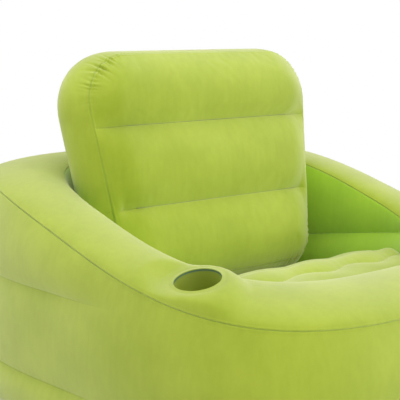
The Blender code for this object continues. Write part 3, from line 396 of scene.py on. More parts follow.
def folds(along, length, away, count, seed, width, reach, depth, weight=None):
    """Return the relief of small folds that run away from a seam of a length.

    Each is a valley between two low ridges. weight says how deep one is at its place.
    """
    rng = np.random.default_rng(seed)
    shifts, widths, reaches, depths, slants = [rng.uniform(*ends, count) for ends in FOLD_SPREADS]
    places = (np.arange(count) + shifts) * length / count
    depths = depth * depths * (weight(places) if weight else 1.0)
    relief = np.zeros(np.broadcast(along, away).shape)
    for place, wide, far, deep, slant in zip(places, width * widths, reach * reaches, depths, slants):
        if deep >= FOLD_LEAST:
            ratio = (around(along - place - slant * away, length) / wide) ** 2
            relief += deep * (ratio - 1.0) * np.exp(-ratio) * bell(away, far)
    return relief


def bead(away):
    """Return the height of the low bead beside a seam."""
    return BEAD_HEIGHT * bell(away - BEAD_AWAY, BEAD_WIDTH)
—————
— EXERCISE INSTRUCTIONS —
Extract all the material, leaving every line as it is.

— TASK RESPONSE —
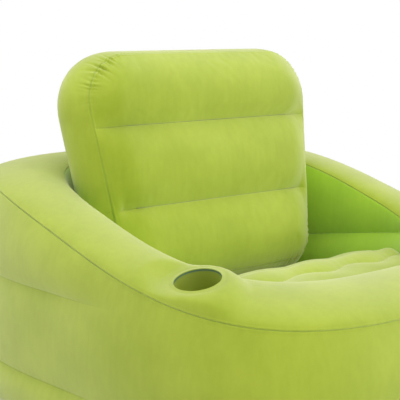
The Blender code for this object continues. Write part 3, from line 396 of scene.py on. More parts follow.
def folds(along, length, away, count, seed, width, reach, depth, weight=None):
    """Return the relief of small folds that run away from a seam of a length.

    Each is a valley between two low ridges. weight says how deep one is at its place.
    """
    rng = np.random.default_rng(seed)
    shifts, widths, reaches, depths, slants = [rng.uniform(*ends, count) for ends in FOLD_SPREADS]
    places = (np.arange(count) + shifts) * length / count
    depths = depth * depths * (weight(places) if weight else 1.0)
    relief = np.zeros(np.broadcast(along, away).shape)
    for place, wide, far, deep, slant in zip(places, width * widths, reach * reaches, depths, slants):
        if deep >= FOLD_LEAST:
            ratio = (around(along - place - slant * away, length) / wide) ** 2
            relief += deep * (ratio - 1.0) * np.exp(-ratio) * bell(away, far)
    return relief


def bead(away):
    """Return the height of the low bead beside a seam."""
    return BEAD_HEIGHT * bell(away - BEAD_AWAY, BEAD_WIDTH)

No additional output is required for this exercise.